**Records that describe objects:**
_____

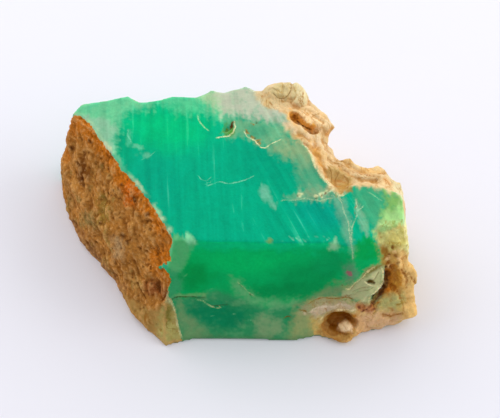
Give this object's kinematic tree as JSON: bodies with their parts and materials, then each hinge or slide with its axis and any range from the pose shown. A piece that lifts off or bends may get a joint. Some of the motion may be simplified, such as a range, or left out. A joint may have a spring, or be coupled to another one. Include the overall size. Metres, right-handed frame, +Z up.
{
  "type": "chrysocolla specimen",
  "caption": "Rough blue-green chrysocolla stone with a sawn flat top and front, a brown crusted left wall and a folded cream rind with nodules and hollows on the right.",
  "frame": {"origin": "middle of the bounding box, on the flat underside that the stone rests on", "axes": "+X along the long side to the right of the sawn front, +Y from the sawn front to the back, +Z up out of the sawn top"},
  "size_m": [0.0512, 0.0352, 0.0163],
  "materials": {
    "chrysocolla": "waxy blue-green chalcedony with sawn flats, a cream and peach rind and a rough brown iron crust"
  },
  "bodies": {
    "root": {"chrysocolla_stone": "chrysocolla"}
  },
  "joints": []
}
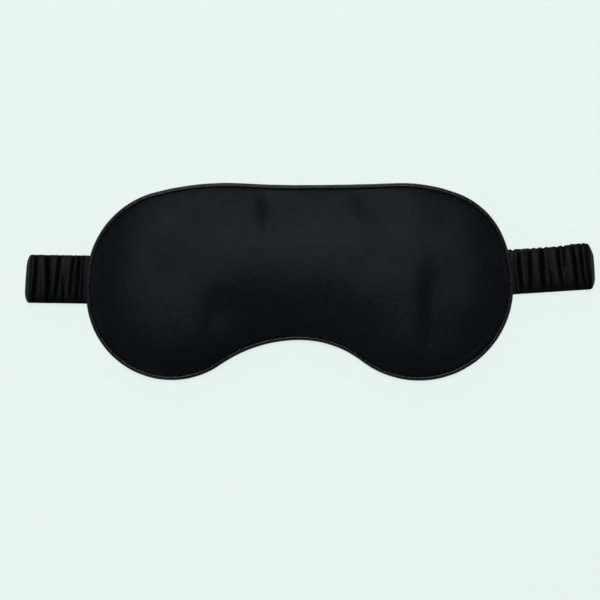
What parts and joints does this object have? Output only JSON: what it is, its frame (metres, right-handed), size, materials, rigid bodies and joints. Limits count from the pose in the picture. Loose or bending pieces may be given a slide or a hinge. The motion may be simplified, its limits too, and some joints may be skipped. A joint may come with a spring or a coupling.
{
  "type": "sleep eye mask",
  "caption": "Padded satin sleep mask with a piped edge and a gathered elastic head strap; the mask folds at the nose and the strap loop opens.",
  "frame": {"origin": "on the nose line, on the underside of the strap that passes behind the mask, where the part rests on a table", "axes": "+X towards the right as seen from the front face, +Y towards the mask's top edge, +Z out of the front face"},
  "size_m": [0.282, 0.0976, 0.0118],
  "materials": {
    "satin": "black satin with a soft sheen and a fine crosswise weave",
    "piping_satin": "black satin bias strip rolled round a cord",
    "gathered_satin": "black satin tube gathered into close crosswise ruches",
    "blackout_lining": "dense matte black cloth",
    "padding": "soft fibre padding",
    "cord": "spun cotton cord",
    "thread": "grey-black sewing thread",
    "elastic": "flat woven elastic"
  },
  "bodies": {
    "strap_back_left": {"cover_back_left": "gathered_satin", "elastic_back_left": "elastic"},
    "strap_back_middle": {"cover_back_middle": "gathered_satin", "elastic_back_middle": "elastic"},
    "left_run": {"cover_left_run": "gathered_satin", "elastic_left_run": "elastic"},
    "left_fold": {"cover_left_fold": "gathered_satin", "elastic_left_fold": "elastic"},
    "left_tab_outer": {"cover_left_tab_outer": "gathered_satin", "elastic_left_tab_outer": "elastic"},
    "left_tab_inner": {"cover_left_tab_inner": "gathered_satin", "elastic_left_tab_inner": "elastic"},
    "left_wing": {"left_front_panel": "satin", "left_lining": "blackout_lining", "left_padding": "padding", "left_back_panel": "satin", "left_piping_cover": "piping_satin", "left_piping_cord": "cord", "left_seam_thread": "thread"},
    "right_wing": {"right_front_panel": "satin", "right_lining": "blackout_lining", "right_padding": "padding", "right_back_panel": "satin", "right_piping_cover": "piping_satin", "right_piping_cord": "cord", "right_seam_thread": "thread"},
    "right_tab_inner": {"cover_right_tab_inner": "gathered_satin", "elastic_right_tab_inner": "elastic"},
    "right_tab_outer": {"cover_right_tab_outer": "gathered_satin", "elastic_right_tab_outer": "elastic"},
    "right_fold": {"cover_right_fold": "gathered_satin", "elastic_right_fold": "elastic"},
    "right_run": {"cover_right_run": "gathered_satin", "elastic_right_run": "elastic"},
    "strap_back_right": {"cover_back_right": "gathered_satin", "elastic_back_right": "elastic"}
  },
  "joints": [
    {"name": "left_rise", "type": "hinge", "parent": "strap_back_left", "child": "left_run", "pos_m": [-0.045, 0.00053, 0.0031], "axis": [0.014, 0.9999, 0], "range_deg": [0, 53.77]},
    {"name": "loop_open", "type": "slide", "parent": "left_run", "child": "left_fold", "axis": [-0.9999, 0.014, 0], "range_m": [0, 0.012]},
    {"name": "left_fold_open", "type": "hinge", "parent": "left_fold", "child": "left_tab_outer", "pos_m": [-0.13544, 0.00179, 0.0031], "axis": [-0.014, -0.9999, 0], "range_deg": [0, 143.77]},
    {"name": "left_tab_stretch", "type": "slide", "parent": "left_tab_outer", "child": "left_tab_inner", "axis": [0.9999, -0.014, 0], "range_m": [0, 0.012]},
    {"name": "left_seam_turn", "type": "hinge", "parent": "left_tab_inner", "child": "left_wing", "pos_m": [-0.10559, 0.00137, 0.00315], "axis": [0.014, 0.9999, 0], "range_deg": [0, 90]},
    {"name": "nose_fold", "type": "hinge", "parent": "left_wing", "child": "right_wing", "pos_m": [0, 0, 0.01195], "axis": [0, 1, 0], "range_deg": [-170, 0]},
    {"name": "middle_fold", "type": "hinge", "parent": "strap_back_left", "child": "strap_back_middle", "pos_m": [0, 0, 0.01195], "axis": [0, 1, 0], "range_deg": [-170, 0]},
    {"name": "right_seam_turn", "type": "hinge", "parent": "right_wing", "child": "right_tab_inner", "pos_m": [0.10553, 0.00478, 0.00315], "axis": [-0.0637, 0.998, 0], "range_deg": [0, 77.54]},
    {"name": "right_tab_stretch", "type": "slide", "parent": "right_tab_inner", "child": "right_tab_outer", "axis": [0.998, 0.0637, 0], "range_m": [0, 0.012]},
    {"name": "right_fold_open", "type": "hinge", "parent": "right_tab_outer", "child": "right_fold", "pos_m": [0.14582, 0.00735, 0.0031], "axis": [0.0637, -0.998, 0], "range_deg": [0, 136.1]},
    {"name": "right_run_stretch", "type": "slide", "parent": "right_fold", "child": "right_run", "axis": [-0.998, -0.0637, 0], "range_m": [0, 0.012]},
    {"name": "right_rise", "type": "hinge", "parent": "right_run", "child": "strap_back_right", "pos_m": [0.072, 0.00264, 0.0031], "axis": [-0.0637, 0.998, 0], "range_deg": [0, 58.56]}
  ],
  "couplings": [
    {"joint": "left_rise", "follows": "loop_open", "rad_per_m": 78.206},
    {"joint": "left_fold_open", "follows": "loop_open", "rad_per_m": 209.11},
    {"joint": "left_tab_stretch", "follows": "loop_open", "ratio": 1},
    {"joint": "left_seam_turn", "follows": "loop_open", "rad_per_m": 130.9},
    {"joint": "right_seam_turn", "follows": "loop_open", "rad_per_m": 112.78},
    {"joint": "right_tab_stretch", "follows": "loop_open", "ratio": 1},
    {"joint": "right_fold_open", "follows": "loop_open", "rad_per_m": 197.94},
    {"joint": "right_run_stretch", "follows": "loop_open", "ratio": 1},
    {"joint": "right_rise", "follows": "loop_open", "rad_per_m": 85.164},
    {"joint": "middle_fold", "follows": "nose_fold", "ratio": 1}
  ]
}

_____

Your task is to output the full set of records exactly as presented.

**FULL ANSWER:**
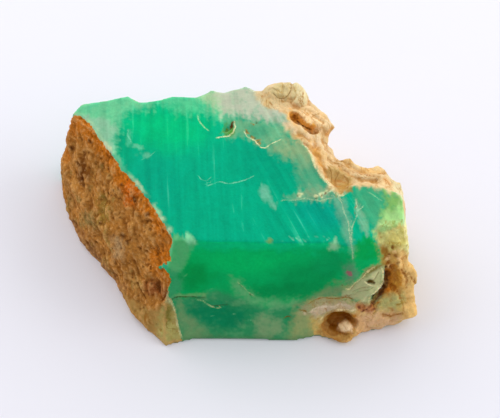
Give this object's kinematic tree as JSON: bodies with their parts and materials, then each hinge or slide with its axis and any range from the pose shown. A piece that lifts off or bends may get a joint. Some of the motion may be simplified, such as a range, or left out. A joint may have a spring, or be coupled to another one. Include the overall size. Metres, right-handed frame, +Z up.
{
  "type": "chrysocolla specimen",
  "caption": "Rough blue-green chrysocolla stone with a sawn flat top and front, a brown crusted left wall and a folded cream rind with nodules and hollows on the right.",
  "frame": {"origin": "middle of the bounding box, on the flat underside that the stone rests on", "axes": "+X along the long side to the right of the sawn front, +Y from the sawn front to the back, +Z up out of the sawn top"},
  "size_m": [0.0512, 0.0352, 0.0163],
  "materials": {
    "chrysocolla": "waxy blue-green chalcedony with sawn flats, a cream and peach rind and a rough brown iron crust"
  },
  "bodies": {
    "root": {"chrysocolla_stone": "chrysocolla"}
  },
  "joints": []
}
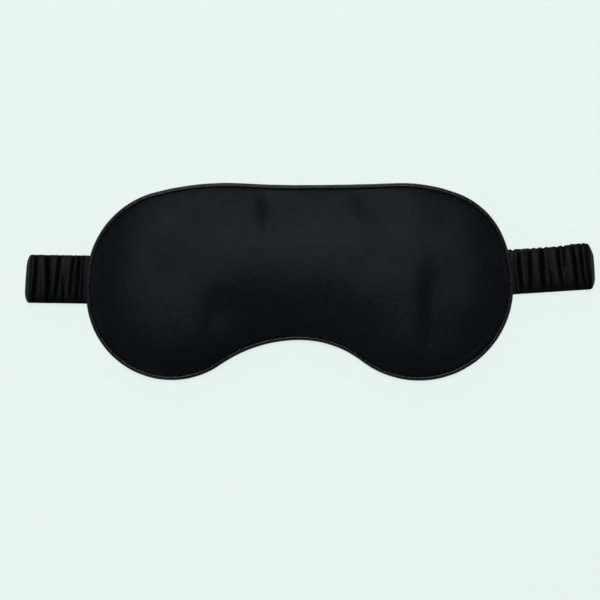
What parts and joints does this object have? Output only JSON: what it is, its frame (metres, right-handed), size, materials, rigid bodies and joints. Limits count from the pose in the picture. Loose or bending pieces may be given a slide or a hinge. The motion may be simplified, its limits too, and some joints may be skipped. A joint may come with a spring or a coupling.
{
  "type": "sleep eye mask",
  "caption": "Padded satin sleep mask with a piped edge and a gathered elastic head strap; the mask folds at the nose and the strap loop opens.",
  "frame": {"origin": "on the nose line, on the underside of the strap that passes behind the mask, where the part rests on a table", "axes": "+X towards the right as seen from the front face, +Y towards the mask's top edge, +Z out of the front face"},
  "size_m": [0.282, 0.0976, 0.0118],
  "materials": {
    "satin": "black satin with a soft sheen and a fine crosswise weave",
    "piping_satin": "black satin bias strip rolled round a cord",
    "gathered_satin": "black satin tube gathered into close crosswise ruches",
    "blackout_lining": "dense matte black cloth",
    "padding": "soft fibre padding",
    "cord": "spun cotton cord",
    "thread": "grey-black sewing thread",
    "elastic": "flat woven elastic"
  },
  "bodies": {
    "strap_back_left": {"cover_back_left": "gathered_satin", "elastic_back_left": "elastic"},
    "strap_back_middle": {"cover_back_middle": "gathered_satin", "elastic_back_middle": "elastic"},
    "left_run": {"cover_left_run": "gathered_satin", "elastic_left_run": "elastic"},
    "left_fold": {"cover_left_fold": "gathered_satin", "elastic_left_fold": "elastic"},
    "left_tab_outer": {"cover_left_tab_outer": "gathered_satin", "elastic_left_tab_outer": "elastic"},
    "left_tab_inner": {"cover_left_tab_inner": "gathered_satin", "elastic_left_tab_inner": "elastic"},
    "left_wing": {"left_front_panel": "satin", "left_lining": "blackout_lining", "left_padding": "padding", "left_back_panel": "satin", "left_piping_cover": "piping_satin", "left_piping_cord": "cord", "left_seam_thread": "thread"},
    "right_wing": {"right_front_panel": "satin", "right_lining": "blackout_lining", "right_padding": "padding", "right_back_panel": "satin", "right_piping_cover": "piping_satin", "right_piping_cord": "cord", "right_seam_thread": "thread"},
    "right_tab_inner": {"cover_right_tab_inner": "gathered_satin", "elastic_right_tab_inner": "elastic"},
    "right_tab_outer": {"cover_right_tab_outer": "gathered_satin", "elastic_right_tab_outer": "elastic"},
    "right_fold": {"cover_right_fold": "gathered_satin", "elastic_right_fold": "elastic"},
    "right_run": {"cover_right_run": "gathered_satin", "elastic_right_run": "elastic"},
    "strap_back_right": {"cover_back_right": "gathered_satin", "elastic_back_right": "elastic"}
  },
  "joints": [
    {"name": "left_rise", "type": "hinge", "parent": "strap_back_left", "child": "left_run", "pos_m": [-0.045, 0.00053, 0.0031], "axis": [0.014, 0.9999, 0], "range_deg": [0, 53.77]},
    {"name": "loop_open", "type": "slide", "parent": "left_run", "child": "left_fold", "axis": [-0.9999, 0.014, 0], "range_m": [0, 0.012]},
    {"name": "left_fold_open", "type": "hinge", "parent": "left_fold", "child": "left_tab_outer", "pos_m": [-0.13544, 0.00179, 0.0031], "axis": [-0.014, -0.9999, 0], "range_deg": [0, 143.77]},
    {"name": "left_tab_stretch", "type": "slide", "parent": "left_tab_outer", "child": "left_tab_inner", "axis": [0.9999, -0.014, 0], "range_m": [0, 0.012]},
    {"name": "left_seam_turn", "type": "hinge", "parent": "left_tab_inner", "child": "left_wing", "pos_m": [-0.10559, 0.00137, 0.00315], "axis": [0.014, 0.9999, 0], "range_deg": [0, 90]},
    {"name": "nose_fold", "type": "hinge", "parent": "left_wing", "child": "right_wing", "pos_m": [0, 0, 0.01195], "axis": [0, 1, 0], "range_deg": [-170, 0]},
    {"name": "middle_fold", "type": "hinge", "parent": "strap_back_left", "child": "strap_back_middle", "pos_m": [0, 0, 0.01195], "axis": [0, 1, 0], "range_deg": [-170, 0]},
    {"name": "right_seam_turn", "type": "hinge", "parent": "right_wing", "child": "right_tab_inner", "pos_m": [0.10553, 0.00478, 0.00315], "axis": [-0.0637, 0.998, 0], "range_deg": [0, 77.54]},
    {"name": "right_tab_stretch", "type": "slide", "parent": "right_tab_inner", "child": "right_tab_outer", "axis": [0.998, 0.0637, 0], "range_m": [0, 0.012]},
    {"name": "right_fold_open", "type": "hinge", "parent": "right_tab_outer", "child": "right_fold", "pos_m": [0.14582, 0.00735, 0.0031], "axis": [0.0637, -0.998, 0], "range_deg": [0, 136.1]},
    {"name": "right_run_stretch", "type": "slide", "parent": "right_fold", "child": "right_run", "axis": [-0.998, -0.0637, 0], "range_m": [0, 0.012]},
    {"name": "right_rise", "type": "hinge", "parent": "right_run", "child": "strap_back_right", "pos_m": [0.072, 0.00264, 0.0031], "axis": [-0.0637, 0.998, 0], "range_deg": [0, 58.56]}
  ],
  "couplings": [
    {"joint": "left_rise", "follows": "loop_open", "rad_per_m": 78.206},
    {"joint": "left_fold_open", "follows": "loop_open", "rad_per_m": 209.11},
    {"joint": "left_tab_stretch", "follows": "loop_open", "ratio": 1},
    {"joint": "left_seam_turn", "follows": "loop_open", "rad_per_m": 130.9},
    {"joint": "right_seam_turn", "follows": "loop_open", "rad_per_m": 112.78},
    {"joint": "right_tab_stretch", "follows": "loop_open", "ratio": 1},
    {"joint": "right_fold_open", "follows": "loop_open", "rad_per_m": 197.94},
    {"joint": "right_run_stretch", "follows": "loop_open", "ratio": 1},
    {"joint": "right_rise", "follows": "loop_open", "rad_per_m": 85.164},
    {"joint": "middle_fold", "follows": "nose_fold", "ratio": 1}
  ]
}